GEJ: Do you have any concrete institutional proposals for improving politicisation and participation in your society, or do you know of some concrete examples?
JB: In Porto Alegre in Brazil, for example, they have initiated something called ‘participatory budgeting’, which allows ordinary citizens or municipalities to have public budgets which are decided democratically by referenda or by street level forms of democracy. This has been experimented with in other places as well. It is about showing people that this is their money, their income and they should have some input into how that money is spent. I also like the idea of worker-owned cooperatives, not just because it empowers the citizens making them more socially aware, but also because they tend to be more environmentally aware and do not necessarily go all out for economic growth because they value the work/life balance. And they can give workers more autonomy, which is another element of freedom – autonomy in places of production and work is something I think we as Greens need to promote.

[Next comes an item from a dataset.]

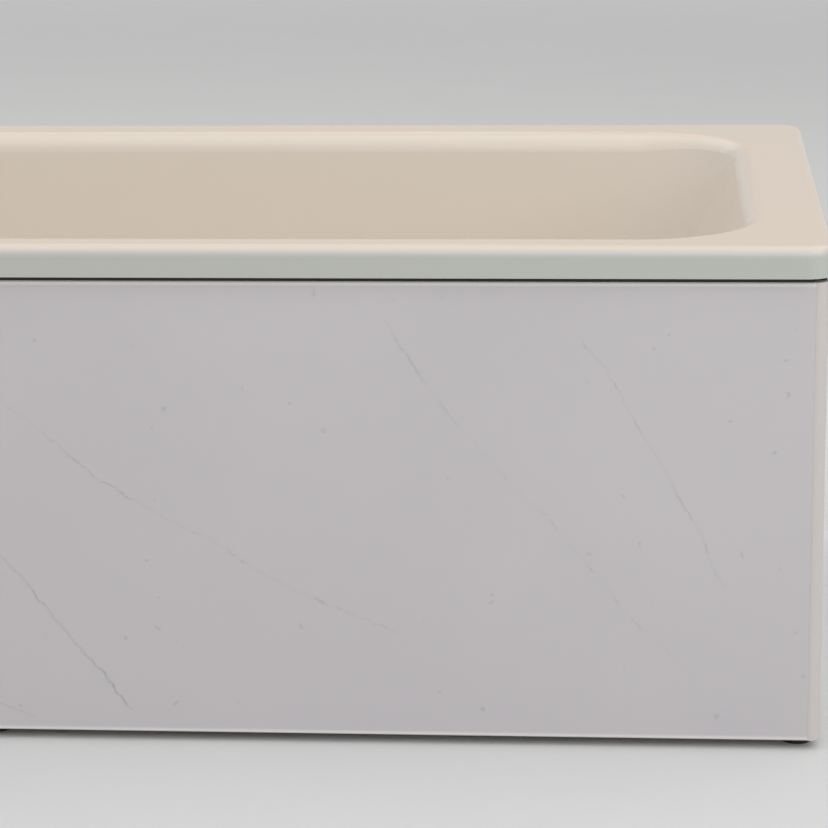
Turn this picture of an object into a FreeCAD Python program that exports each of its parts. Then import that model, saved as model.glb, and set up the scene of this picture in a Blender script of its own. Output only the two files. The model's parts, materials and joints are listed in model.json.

SK: Yes, there are many examples of local initiatives, not all are successful of course but it’s important to experiment with different forms. Local budgeting is one area, but another is communal city planning where if a building is being demolished for example, the citizens get together and can decide what should happen. In Berlin recently, for example, we had a referendum on the airfields and the people decided to keep it free and open for everybody and not build more houses on it. We also have local currencies and digital forms of participation which are really interesting developments and we should always be open to new ideas.